In a spectacle that clearly seems to be tinged with horror, Belvidera appears to glimpse what awaits her after she dies. This moment powerfully re−invokes Othello. Shakespeare's hero, like Belvidera, 'sees' his own destruction just prior to experiencing it. Speaking almost literally over the dead body of his wife, Othello focuses attention upon his own life. He recalls an episode in which he had dispensed with an enemy of the Venetian state, detailing an incident in which

A malignant and a turban'd Turk
Beat a Venetian and traduc'd the state.   (5.2.354−55)

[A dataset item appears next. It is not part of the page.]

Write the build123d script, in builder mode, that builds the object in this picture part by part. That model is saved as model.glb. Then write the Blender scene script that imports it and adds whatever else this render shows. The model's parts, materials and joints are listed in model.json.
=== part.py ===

From Othello's description, it is clear that the "turban'd Turk" metonymizes evil and is opposed by the implicitly 'good' Venetian. Demonstrating his association with the good, Othello narrates his actions with these words:

I took by the throat the circumcised dog,
And smote him thus.   (5.2.356−57)

Othello's words showcase his understanding of the slippage in his status: formerly an avenging force on the side of Venice, Othello now [→page 169] becomes the evil in need of containment. Ania Loomba convincingly shows how Othello is, finally, a "near schizophrenic hero," one who "becomes simultaneously the Christian and the infidel" (48). In Venice Preserved, it is Belvidera who functions as the evil that must be contained. She constitutes a disruption, with her very presence apparently threatening the creation and maintenance of overtly politicized bonds between men. As Belvidera herself states, she is "betrayed to shame," the unwitting victim of political machinations and complex webs of loyalty that perpetually exclude her. In this example of she−tragedy, the female protagonist is a 'present−absence,' a catalyst of but never fully a participant in the action.